▶ [REQUIRED WORK]
Look through the listing and locate every line containing the word "scene"; copy those lines.
============
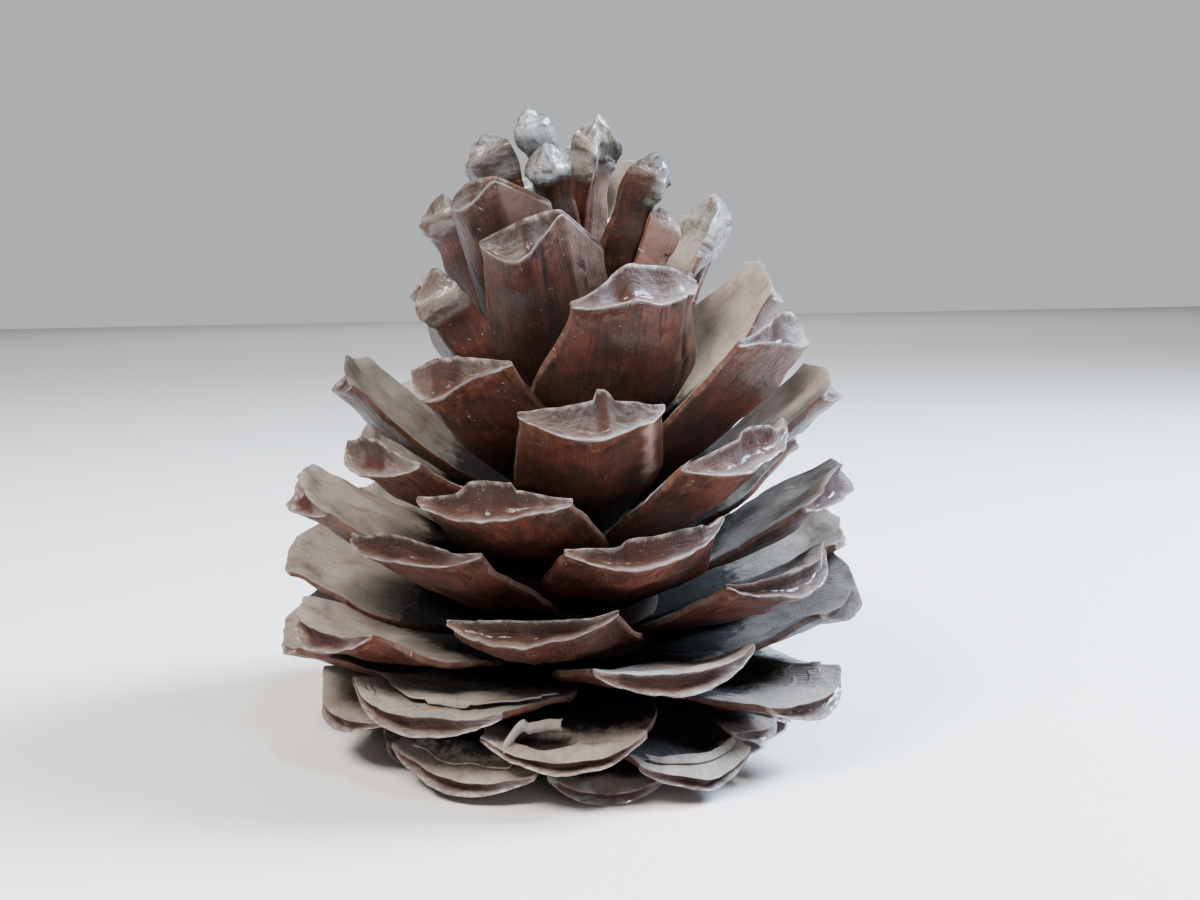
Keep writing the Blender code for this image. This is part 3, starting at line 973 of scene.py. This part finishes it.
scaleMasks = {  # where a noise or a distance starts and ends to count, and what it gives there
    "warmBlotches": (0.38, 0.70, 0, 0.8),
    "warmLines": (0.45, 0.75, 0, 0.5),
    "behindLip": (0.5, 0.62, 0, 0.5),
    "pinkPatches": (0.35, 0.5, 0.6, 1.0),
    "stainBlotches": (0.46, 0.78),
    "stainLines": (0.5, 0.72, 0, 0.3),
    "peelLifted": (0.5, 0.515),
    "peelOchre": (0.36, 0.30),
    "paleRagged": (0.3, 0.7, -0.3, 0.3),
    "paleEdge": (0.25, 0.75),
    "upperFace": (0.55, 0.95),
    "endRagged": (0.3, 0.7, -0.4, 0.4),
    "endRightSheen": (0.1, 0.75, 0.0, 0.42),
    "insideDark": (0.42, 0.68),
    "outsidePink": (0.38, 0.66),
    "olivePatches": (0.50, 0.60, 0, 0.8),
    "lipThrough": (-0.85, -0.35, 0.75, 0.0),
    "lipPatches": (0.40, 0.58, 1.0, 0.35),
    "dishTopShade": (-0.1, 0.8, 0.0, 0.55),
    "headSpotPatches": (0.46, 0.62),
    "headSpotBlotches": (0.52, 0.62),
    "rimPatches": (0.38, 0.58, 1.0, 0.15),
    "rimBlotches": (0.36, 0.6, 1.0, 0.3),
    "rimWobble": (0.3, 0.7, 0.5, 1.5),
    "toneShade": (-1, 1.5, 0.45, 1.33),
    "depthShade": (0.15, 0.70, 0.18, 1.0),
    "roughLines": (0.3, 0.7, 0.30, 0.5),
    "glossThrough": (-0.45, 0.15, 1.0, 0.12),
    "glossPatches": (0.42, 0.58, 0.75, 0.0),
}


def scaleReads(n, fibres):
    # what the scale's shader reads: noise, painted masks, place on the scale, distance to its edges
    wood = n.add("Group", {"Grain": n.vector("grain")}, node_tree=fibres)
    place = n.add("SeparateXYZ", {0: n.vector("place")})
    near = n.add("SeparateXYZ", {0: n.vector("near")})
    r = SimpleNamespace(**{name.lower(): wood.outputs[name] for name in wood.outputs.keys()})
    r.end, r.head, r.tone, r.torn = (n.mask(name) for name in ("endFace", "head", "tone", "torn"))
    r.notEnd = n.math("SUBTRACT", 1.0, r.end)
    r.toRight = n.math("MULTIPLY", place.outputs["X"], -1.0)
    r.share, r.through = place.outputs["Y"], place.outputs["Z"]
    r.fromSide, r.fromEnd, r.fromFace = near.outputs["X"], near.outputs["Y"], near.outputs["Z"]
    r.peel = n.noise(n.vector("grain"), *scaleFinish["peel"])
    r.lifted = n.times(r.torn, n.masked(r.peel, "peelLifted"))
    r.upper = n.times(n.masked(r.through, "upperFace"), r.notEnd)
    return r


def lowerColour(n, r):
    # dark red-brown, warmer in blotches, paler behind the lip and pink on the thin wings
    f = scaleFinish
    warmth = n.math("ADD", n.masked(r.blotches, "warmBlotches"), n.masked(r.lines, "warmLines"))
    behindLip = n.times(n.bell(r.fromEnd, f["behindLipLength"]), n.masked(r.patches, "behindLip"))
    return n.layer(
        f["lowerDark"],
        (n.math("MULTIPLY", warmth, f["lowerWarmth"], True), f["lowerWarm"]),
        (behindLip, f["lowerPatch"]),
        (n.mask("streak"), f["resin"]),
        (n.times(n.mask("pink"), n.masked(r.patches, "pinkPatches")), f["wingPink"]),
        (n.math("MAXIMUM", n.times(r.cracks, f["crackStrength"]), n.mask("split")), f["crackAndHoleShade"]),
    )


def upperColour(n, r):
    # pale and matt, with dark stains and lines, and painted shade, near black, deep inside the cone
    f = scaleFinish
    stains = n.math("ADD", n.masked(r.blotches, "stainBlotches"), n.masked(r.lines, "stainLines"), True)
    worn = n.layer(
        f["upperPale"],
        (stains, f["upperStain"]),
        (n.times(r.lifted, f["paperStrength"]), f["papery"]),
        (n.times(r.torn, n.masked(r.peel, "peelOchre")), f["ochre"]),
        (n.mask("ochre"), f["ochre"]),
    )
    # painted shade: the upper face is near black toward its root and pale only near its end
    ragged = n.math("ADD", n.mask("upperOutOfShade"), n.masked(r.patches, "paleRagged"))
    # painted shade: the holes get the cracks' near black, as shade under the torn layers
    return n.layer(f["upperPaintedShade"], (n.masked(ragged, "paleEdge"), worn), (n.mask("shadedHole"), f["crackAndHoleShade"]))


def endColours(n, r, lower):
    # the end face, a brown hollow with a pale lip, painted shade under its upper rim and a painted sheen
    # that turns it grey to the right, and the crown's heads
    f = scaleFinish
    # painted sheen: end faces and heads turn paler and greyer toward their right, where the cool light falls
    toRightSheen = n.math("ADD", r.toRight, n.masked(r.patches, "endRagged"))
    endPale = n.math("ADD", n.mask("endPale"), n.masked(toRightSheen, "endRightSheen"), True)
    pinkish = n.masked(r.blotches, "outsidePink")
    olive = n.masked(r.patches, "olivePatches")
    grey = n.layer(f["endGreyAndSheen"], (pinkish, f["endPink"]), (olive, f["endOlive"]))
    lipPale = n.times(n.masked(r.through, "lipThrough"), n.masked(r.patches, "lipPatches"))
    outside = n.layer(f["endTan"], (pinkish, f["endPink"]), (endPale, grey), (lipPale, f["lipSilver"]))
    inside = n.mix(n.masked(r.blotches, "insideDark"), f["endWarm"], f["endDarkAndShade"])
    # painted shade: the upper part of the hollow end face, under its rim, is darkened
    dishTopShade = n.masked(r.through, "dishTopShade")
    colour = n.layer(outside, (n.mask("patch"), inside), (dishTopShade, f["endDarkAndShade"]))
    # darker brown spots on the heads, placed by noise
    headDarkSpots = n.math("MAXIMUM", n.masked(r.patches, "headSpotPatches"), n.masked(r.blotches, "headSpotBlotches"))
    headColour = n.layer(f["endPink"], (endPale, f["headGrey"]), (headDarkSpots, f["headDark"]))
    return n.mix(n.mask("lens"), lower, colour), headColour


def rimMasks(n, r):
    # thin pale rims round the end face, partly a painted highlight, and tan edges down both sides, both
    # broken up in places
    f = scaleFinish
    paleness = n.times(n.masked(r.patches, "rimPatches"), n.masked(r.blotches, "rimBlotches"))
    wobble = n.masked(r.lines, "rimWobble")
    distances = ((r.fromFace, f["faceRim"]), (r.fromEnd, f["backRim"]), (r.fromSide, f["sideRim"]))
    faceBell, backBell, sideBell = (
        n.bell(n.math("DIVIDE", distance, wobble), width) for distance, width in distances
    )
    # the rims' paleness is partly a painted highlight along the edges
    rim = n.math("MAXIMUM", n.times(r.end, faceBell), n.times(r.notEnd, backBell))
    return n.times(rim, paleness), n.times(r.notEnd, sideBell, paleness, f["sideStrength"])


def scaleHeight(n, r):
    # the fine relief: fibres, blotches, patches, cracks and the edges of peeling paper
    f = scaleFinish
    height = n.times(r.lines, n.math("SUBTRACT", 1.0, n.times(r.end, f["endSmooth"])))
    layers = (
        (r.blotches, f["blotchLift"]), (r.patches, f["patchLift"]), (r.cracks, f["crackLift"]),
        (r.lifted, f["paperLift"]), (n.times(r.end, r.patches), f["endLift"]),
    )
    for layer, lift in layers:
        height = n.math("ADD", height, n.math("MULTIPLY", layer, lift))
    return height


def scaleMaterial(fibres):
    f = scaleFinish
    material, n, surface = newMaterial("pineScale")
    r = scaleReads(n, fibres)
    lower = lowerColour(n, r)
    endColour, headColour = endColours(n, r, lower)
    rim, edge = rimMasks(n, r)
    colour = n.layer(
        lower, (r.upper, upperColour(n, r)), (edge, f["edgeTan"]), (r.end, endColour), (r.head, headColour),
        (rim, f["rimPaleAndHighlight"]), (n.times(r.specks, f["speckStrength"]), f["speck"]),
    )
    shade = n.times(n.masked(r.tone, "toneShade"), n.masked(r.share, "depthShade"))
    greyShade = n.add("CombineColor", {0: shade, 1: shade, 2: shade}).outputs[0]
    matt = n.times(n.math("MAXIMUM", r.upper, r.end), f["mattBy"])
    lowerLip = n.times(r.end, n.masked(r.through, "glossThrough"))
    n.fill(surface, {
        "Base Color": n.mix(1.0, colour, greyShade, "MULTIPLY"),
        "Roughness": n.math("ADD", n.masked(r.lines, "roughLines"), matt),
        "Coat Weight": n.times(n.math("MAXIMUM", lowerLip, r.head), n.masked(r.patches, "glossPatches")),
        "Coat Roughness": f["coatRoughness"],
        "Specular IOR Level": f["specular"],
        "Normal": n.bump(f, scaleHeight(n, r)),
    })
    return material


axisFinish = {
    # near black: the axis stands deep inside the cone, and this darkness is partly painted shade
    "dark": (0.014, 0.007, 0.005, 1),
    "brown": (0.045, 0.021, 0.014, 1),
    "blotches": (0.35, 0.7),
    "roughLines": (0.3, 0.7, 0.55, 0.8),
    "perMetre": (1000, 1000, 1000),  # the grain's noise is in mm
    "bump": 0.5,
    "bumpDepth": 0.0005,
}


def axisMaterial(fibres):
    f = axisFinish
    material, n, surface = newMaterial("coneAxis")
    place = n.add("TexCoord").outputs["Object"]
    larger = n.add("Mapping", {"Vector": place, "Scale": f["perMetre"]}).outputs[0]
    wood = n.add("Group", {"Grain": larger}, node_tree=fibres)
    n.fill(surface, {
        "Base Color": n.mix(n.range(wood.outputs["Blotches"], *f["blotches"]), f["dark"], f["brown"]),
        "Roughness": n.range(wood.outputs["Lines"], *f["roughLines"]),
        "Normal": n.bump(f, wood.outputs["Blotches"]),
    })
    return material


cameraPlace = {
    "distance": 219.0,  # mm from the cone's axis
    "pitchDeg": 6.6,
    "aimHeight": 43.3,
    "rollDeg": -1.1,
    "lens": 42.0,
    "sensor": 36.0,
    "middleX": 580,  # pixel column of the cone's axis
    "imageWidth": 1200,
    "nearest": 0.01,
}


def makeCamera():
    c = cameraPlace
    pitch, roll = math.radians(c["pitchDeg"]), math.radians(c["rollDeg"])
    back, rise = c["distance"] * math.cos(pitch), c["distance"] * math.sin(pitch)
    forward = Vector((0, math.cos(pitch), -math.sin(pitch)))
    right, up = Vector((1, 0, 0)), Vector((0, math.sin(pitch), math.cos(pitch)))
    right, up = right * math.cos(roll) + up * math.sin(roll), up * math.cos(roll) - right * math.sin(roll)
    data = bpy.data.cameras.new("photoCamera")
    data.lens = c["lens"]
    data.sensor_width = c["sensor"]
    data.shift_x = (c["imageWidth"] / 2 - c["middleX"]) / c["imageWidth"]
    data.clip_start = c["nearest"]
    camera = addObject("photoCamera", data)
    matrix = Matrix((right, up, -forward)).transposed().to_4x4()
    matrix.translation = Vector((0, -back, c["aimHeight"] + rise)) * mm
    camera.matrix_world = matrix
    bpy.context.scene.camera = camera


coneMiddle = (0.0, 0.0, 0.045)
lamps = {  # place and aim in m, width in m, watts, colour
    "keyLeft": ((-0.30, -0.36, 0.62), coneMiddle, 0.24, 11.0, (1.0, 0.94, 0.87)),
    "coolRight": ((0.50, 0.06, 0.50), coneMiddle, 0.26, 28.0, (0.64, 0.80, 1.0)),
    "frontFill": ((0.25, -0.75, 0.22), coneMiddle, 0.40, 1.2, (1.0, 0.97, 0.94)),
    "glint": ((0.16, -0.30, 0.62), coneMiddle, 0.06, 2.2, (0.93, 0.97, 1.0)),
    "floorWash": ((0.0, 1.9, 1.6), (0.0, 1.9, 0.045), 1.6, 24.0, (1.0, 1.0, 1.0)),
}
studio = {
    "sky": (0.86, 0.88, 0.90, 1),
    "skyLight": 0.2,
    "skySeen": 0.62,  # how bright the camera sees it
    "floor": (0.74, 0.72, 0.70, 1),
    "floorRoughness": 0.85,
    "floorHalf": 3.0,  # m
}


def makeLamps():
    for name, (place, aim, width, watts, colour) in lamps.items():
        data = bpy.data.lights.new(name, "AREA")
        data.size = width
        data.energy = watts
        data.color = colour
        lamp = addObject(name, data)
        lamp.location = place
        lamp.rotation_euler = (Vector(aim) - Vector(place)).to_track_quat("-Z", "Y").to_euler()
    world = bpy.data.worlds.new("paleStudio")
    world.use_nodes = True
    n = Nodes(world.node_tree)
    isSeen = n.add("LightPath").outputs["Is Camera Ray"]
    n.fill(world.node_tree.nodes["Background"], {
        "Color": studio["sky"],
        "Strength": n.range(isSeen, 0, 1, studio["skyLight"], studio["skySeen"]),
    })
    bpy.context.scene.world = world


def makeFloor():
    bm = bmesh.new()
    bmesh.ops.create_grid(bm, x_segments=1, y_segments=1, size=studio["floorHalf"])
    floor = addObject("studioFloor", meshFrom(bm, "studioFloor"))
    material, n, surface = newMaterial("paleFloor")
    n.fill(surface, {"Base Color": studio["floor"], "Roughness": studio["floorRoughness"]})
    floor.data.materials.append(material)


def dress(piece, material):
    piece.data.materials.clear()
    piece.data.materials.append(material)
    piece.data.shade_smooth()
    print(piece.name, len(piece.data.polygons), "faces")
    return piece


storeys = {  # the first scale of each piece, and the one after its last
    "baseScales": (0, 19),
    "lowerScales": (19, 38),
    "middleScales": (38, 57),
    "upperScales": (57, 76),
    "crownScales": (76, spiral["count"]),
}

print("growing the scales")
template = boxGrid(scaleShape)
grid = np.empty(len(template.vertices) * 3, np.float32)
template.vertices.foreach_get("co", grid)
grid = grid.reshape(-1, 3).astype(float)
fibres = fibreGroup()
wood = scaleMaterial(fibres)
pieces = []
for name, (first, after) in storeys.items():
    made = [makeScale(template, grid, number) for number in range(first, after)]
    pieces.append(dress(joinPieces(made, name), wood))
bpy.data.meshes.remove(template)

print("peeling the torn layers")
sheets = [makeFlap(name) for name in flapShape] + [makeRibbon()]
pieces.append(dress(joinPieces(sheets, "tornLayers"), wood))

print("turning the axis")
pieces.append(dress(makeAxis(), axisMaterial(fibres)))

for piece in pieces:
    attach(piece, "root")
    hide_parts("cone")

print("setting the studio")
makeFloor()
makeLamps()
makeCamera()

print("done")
============
▶ [WRITTEN SOLUTION]
Keep writing the Blender code for this image. This is part 3, starting at line 973 of scene.py. This part finishes it.
    bpy.context.scene.camera = camera
    bpy.context.scene.world = world